SECTION 16. Termination or Suspension of the Plan. The Plan shall terminate automatically on the date that is ten (10) years after the Effective Date. No Award shall be granted pursuant to the Plan after such date, but Awards theretofore granted may extend beyond that date. The Board may suspend or terminate the Plan at any earlier date pursuant to Section 14(a) hereof. No Awards may be granted under the Plan while the Plan is suspended or after it is terminated.

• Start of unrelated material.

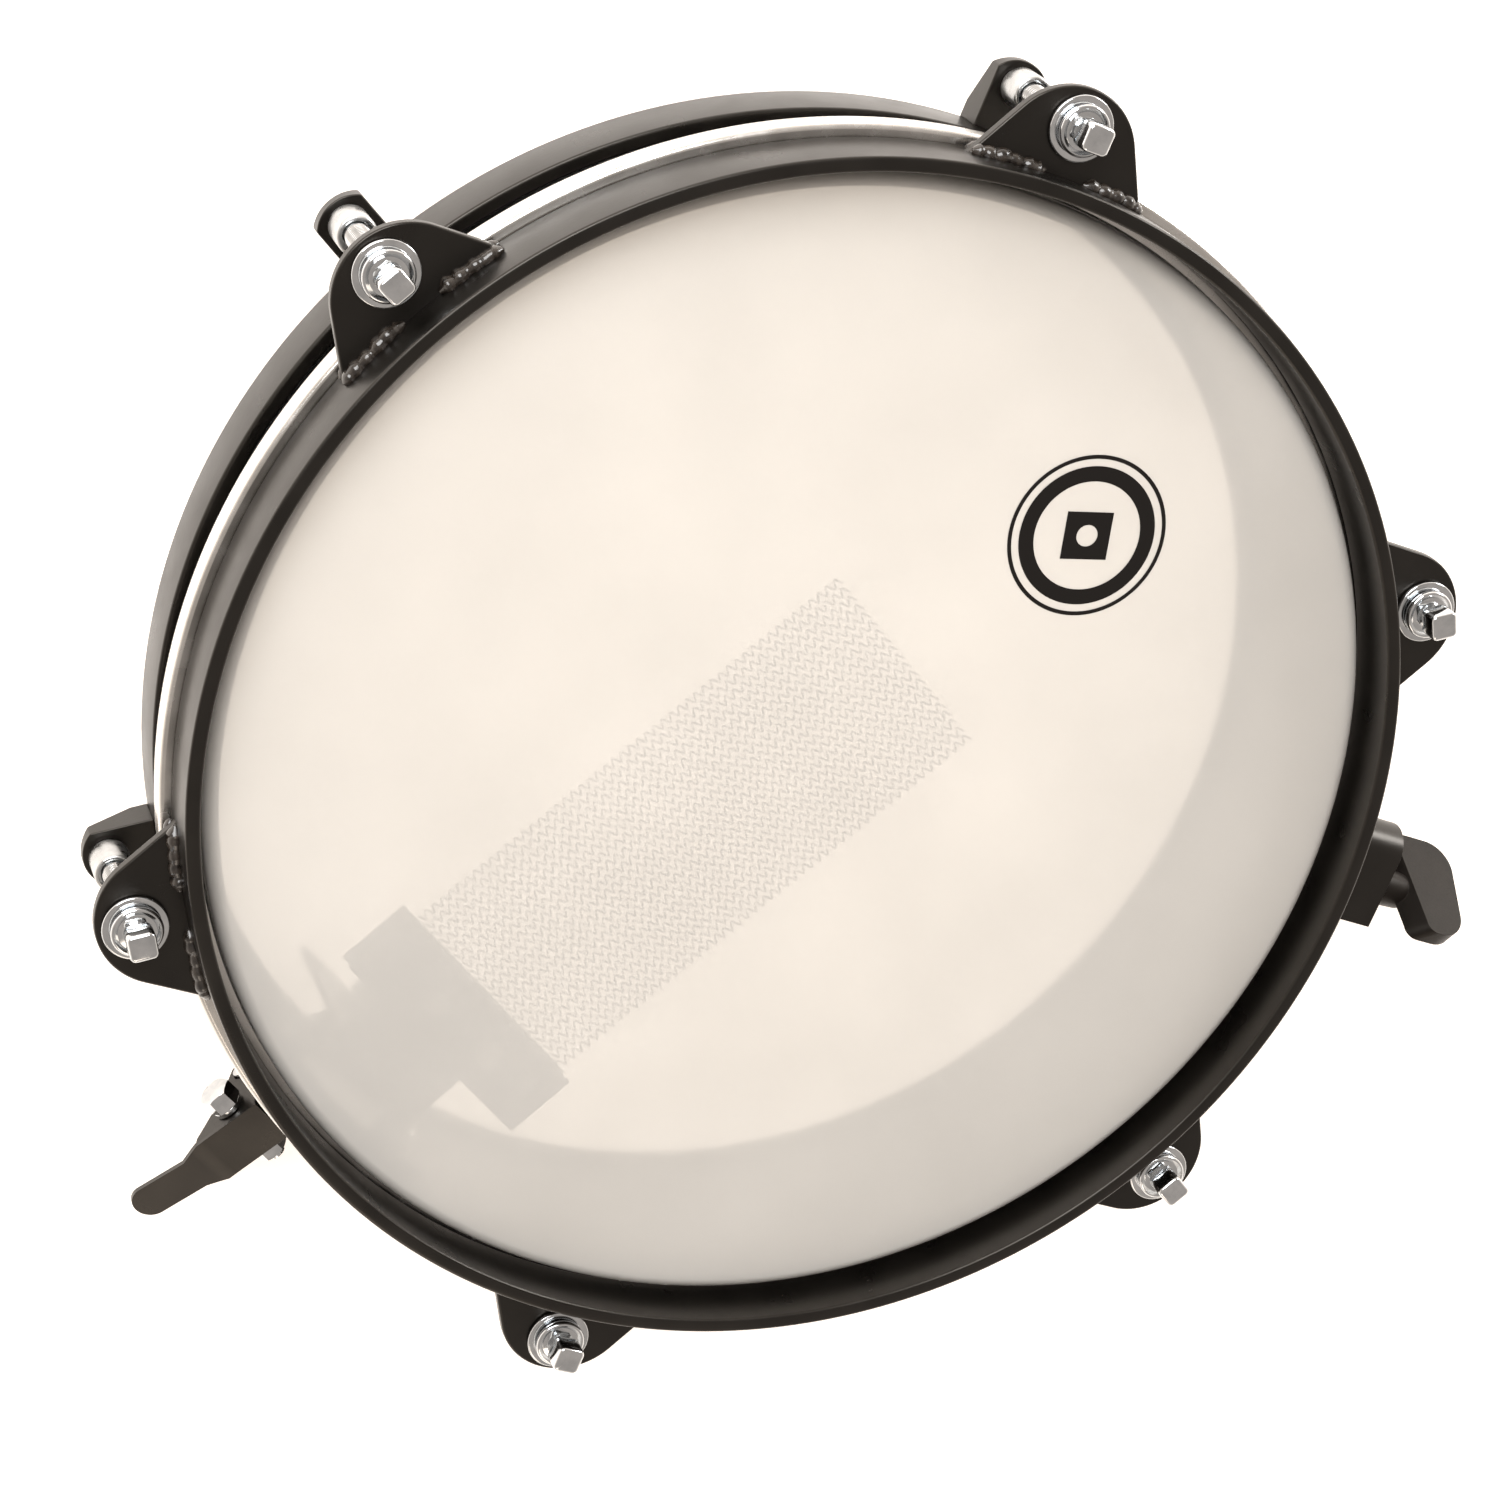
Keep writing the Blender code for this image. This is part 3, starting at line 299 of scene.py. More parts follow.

SECTION 17. Liability of Company. The Company and any affiliate which is in existence or hereafter comes into existence shall not be liable to a Participant or other persons as to:
(a) The non-issuance or sale of shares as to which the Company has been unable to obtain from any regulatory body having jurisdiction the authority deemed by the Company’s counsel to be necessary to the lawful issuance and sale of any shares hereunder; and
(b) Any tax consequence expected, but not realized, by any Participant or other person due to the exercise or settlement of any Award granted hereunder.
SECTION 18. Choice of Law. The law of the State of New York shall govern all questions concerning the construction, validity and interpretation of this Plan, without regard to such state’s conflict of law rules.
As adopted by the Board of Directors of the Company on December 24, 2017, as amended on May 21, 2018 and June 7, 2018.